George W. Bush, from my standpoint, misused religion during this campaign (and during his first term) by arguing for a theology of empire in which America’s military power is an instrument of God’s will. MacArthur is incensed that John Kerry didn’t completely disassociate himself from faith in the campaign.
…John Kerry, the quasi-secular Catholic, makes sure he's photographed with the proper forehead smudge on Ash Wednesday. Threatened by Catholic priests furious with his defense of abortion rights, he tries to outdo Bush in his declarations of religious faith.
No surprise that in the final presidential "debate," Bush again stated with jaw-dropping arrogance that "God wants everybody to be free" and "that's been part of my foreign policy. In Afghanistan, I believe that the freedom there is a gift from the Almighty."
Kerry, instead of simply affirming Article VI and the First Amendment, upped the ante: "Everything is a gift from the Almighty"
More recently, in a speech in Florida, the Democratic candidate born into the citadel of Puritanism employed the word "faith" 11 times, while genuflecting to the enemies of liberty: those "great preachers and educators who taught the founders of our nation to believe that we could create a great and shining City on a Hill here in America."
This is a religious qualification for public servants desired by Puritans (ancient and modern) and banned by the Constitution -- yet now, in effect, established. The vote today may well turn on the perception of each candidate's religious faith.
Kerry’s only mistake in talking about his religious faith was not doing it soon enough (see related post). Faith in God and in a progressive form of Catholicism clearly help guide Kerry’s decision making process. Voters want to know what makes a candidate tick. When you attempt to hide who you are at the core people can feel that and wonder where your values develop. No one had to ever guess at Bush’s core (flawed as it is). He would have felt more “real” to voters if he had been more open about who he was.
Discussing your faith is a far cry from embracing theocracy.
America’s labor movement, women’s suffrage movement, and civil rights movement all had strong support from religious leaders in America. Our government doesn’t need a state religion but our people have benefited from the actions of those who act out of their faith in God.
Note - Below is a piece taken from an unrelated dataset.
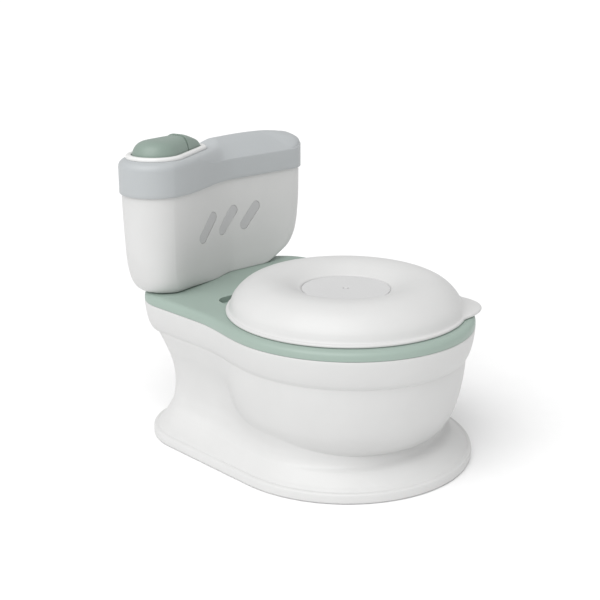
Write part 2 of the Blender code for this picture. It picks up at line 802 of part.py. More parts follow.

This election saw more efforts by progressive Christians to engage in the political process than at anytime in over a generation. Not all Christians are Bush Christians. It was good for America that hundreds of thousands of progressive Christians organized in churches and ecumenical groups to lift up issues of poverty, war & peace, and racial justice. My only wish is that we had been better organized. The Kerry campaign missed several opportunities to partner with the faith community in a meaningful way. Jim Wallis wrote today that:
Religion was a big factor in this election, and "moral values" were named as a key issue for voters in the exit polls. On the Republican side, George W. Bush talked comfortably and frequently about his personal faith and ran on what his conservative religious base called the "moral issues." On the Democratic side, Senator John Kerry invoked the New Testament story of the Good Samaritan, talked about the importance of loving our neighbors, and said that faith without works is dead - but only began talking that way at the very end of his campaign….
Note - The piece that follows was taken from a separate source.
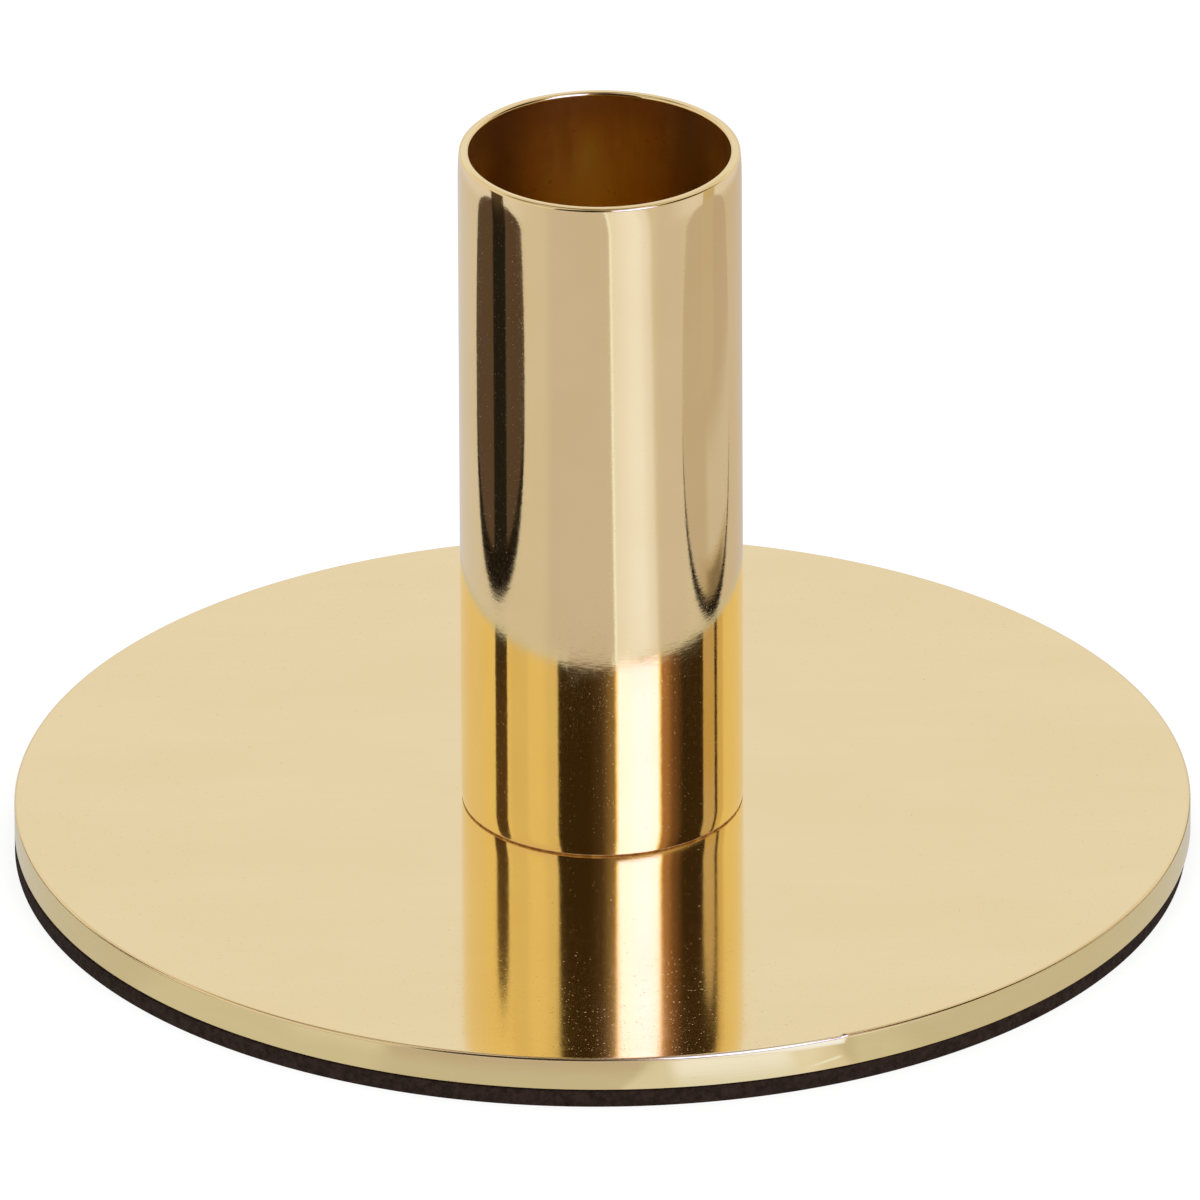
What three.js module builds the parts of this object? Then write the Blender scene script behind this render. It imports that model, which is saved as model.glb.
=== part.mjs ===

It is now key to remember that our vision - a progressive and prophetic vision of faith and politics - was not running in this election. John Kerry was, and he lost. Kerry did not strongly champion the poor as a religious issue and "moral value," or make the war in Iraq a clearly religious matter. In his debates with George Bush, Kerry should have challenged the war in Iraq as an unjust war, as many religious leaders did - including Evangelicals and Catholics. And John Kerry certainly did not advocate a consistent ethic of human life as we do - opposing all the ways that life is threatened in our violent world.
We didn't lose the election, John Kerry did, and the ways in which both his vision and the Democratic Party's are morally and politically incomplete should continue to be taken up by progressive people of faith.
MacArthur and the other secular liberals out there ought to welcome those of us who are progressive Christians to the table. We need to continue building bridges to progressive groups that are not expressly religious. Unfortunately, it was often the case that secular Democrats wanted nothing to do with religion in this campaign. MacArthur even mocked Kerry's faith in his article. Mocking religious people and excluding them from the progressive coalition was one of several mistakes that helped contribute to Kerry's defeat. Maybe we'll all do a better job in four years.